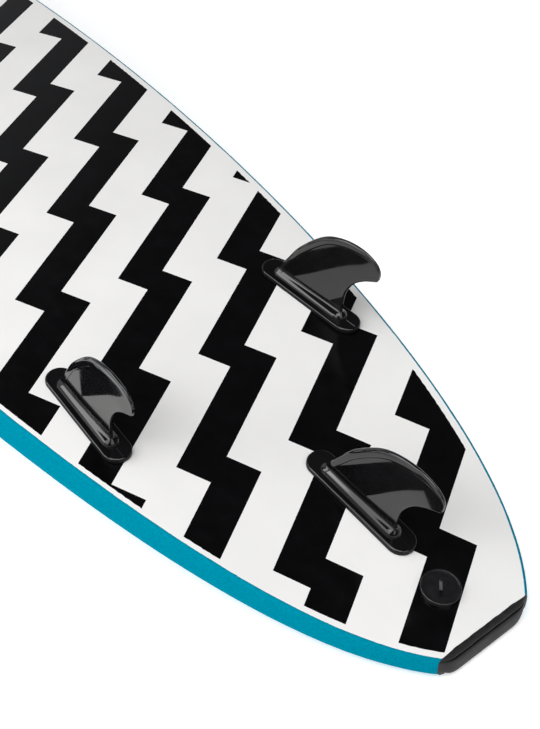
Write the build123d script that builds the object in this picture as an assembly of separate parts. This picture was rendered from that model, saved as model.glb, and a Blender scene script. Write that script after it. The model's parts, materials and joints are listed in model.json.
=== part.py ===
from build123d import *
import math
import os

# Soft-top surfboard, 8 ft by 23 in, lying on its deck with the fins up.
# +X runs from tail to nose, +Y to the left-hand rail as it lies, +Z up, out of the bottom.
# The origin is under the middle of the board, at the level of what it rests on. Millimetres.

# ---- driving dimensions -------------------------------------------------------------
LENGTH = 2438.0              # tail bumper to nose
TAIL_BULGE = 6.5             # how far the tail bumper stands behind the slick's tail edge
RAIL_BULGE = 6.7             # how far the foam rail stands outside the slick's edge
WIDE_POINT = 1277.0          # from the slick's tail edge to the widest place
SLICK_HALF_WIDTH = 285.3     # of the slick bottom at its widest
TAIL_HALF_WIDTH = 57.9       # of the slick at its tail edge
NOSE_HALF_WIDTH = 8.0        # least, at the blunt tip
TAIL_FAIRING = 54.0          # the tail half's outline is a polynomial of the root of s plus this
TAIL_OUTLINE = (-76.88, 22.793, -0.72281, 0.018036, -2.1642e-4)
NOSE_FULLNESS, NOSE_ROUNDNESS = 2.4, 0.476    # powers of the nose half's outline

MID_THICKNESS, TAIL_THICKNESS, NOSE_THICKNESS = 83.0, 34.0, 32.0
MID_RAIL_DEPTH, TAIL_RAIL_DEPTH, NOSE_RAIL_DEPTH = 50.0, 20.0, 18.0
TAIL_ROCKER, NOSE_ROCKER = 69.0, 115.0
MID_BEND = 33.0e-6           # half the bottom's curvature amidships, per mm
REST_CUT = 1.0               # depth of the flat worn on both bumpers, where the board rests

SKIN = 5.0                   # closed-cell foam deck and rails
SLICK = 1.5                  # polyethylene bottom sheet
SLICK_INSET = 0.5            # of the sheet's edge inside the bottom's edge
STRINGER_Y, STRINGER_WIDTH = 45.0, 5.0
TAIL_BLOCK, TAIL_LIP = 9.5, 34.5       # bumper's depth at its end, and under the deck
NOSE_BLOCK, NOSE_LIP = 12.0, 45.0
LIP_HEIGHT = 6.0

CENTRE_FIN_X, SIDE_FIN_X, SIDE_FIN_Y = 180.0, 445.0, 159.0   # from the slick's tail edge
SIDE_FIN_TOE = 3.8           # degrees, fronts towards the centreline
FLANGE_LENGTH, FLANGE_WIDTH, FLANGE_HEIGHT, FLANGE_EDGE = 156.0, 33.0, 6.0, 2.2
PEDESTAL_FOOT, PEDESTAL_TOP = (118.0, 18.0), (108.0, 11.0)
PEDESTAL_HEIGHT = 14.0
FIN_LIFT = 0.4               # flat flange above the rockered bottom, at its middle
# blade: height above the flange's foot, leading edge, trailing edge, thickness
BLADE = [
    (11.0, 54.0, -52.5, 10.0),
    (24.7, 47.2, -53.0, 9.0),
    (43.8, 35.9, -55.3, 8.5),
    (62.4, 24.3, -63.0, 8.0),
    (75.8, 13.7, -74.6, 7.4),
    (85.4, 5.0, -88.0, 6.8),
    (90.2, 0.5, -97.0, 6.4),
    (93.8, -3.4, -101.2, 6.0),
    (101.8, -12.5, -101.5, 5.4),
    (109.2, -22.5, -100.5, 4.8),
    (114.5, -33.0, -97.8, 4.0),
    (117.6, -41.4, -92.1, 3.4),
    (120.2, -49.0, -84.3, 2.6),
    (123.0, -62.0, -76.0, 1.4),
]
POST_RADIUS, POST_LENGTH, POST_SPACING = 6.0, 30.0, 76.0
INSERT_RADIUS, INSERT_LENGTH = 4.0, 14.0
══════
## THE PROBLEM:
Reproduce only the lines from the top of the material through the one bearing "LIP_HEIGHT = 6.0", each exactly as it stands.

## EXERCISE RESULT:
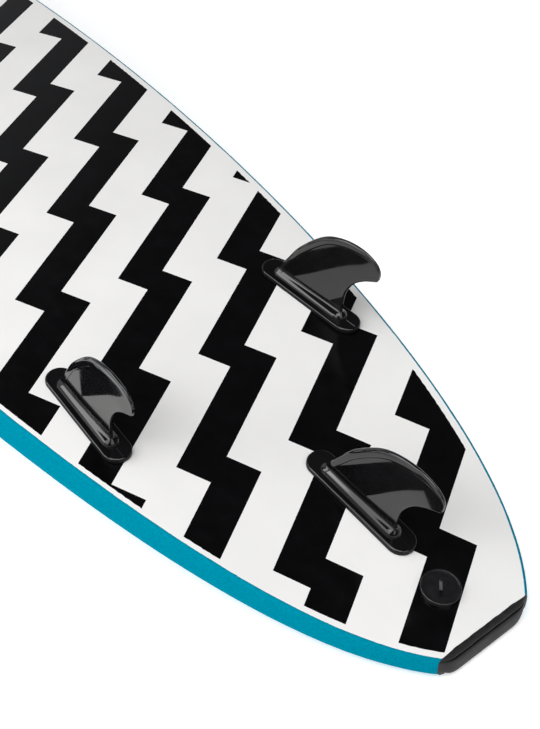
Write the build123d script that builds the object in this picture as an assembly of separate parts. This picture was rendered from that model, saved as model.glb, and a Blender scene script. Write that script after it. The model's parts, materials and joints are listed in model.json.
=== part.py ===
from build123d import *
import math
import os

# Soft-top surfboard, 8 ft by 23 in, lying on its deck with the fins up.
# +X runs from tail to nose, +Y to the left-hand rail as it lies, +Z up, out of the bottom.
# The origin is under the middle of the board, at the level of what it rests on. Millimetres.

# ---- driving dimensions -------------------------------------------------------------
LENGTH = 2438.0              # tail bumper to nose
TAIL_BULGE = 6.5             # how far the tail bumper stands behind the slick's tail edge
RAIL_BULGE = 6.7             # how far the foam rail stands outside the slick's edge
WIDE_POINT = 1277.0          # from the slick's tail edge to the widest place
SLICK_HALF_WIDTH = 285.3     # of the slick bottom at its widest
TAIL_HALF_WIDTH = 57.9       # of the slick at its tail edge
NOSE_HALF_WIDTH = 8.0        # least, at the blunt tip
TAIL_FAIRING = 54.0          # the tail half's outline is a polynomial of the root of s plus this
TAIL_OUTLINE = (-76.88, 22.793, -0.72281, 0.018036, -2.1642e-4)
NOSE_FULLNESS, NOSE_ROUNDNESS = 2.4, 0.476    # powers of the nose half's outline

MID_THICKNESS, TAIL_THICKNESS, NOSE_THICKNESS = 83.0, 34.0, 32.0
MID_RAIL_DEPTH, TAIL_RAIL_DEPTH, NOSE_RAIL_DEPTH = 50.0, 20.0, 18.0
TAIL_ROCKER, NOSE_ROCKER = 69.0, 115.0
MID_BEND = 33.0e-6           # half the bottom's curvature amidships, per mm
REST_CUT = 1.0               # depth of the flat worn on both bumpers, where the board rests

SKIN = 5.0                   # closed-cell foam deck and rails
SLICK = 1.5                  # polyethylene bottom sheet
SLICK_INSET = 0.5            # of the sheet's edge inside the bottom's edge
STRINGER_Y, STRINGER_WIDTH = 45.0, 5.0
TAIL_BLOCK, TAIL_LIP = 9.5, 34.5       # bumper's depth at its end, and under the deck
NOSE_BLOCK, NOSE_LIP = 12.0, 45.0
LIP_HEIGHT = 6.0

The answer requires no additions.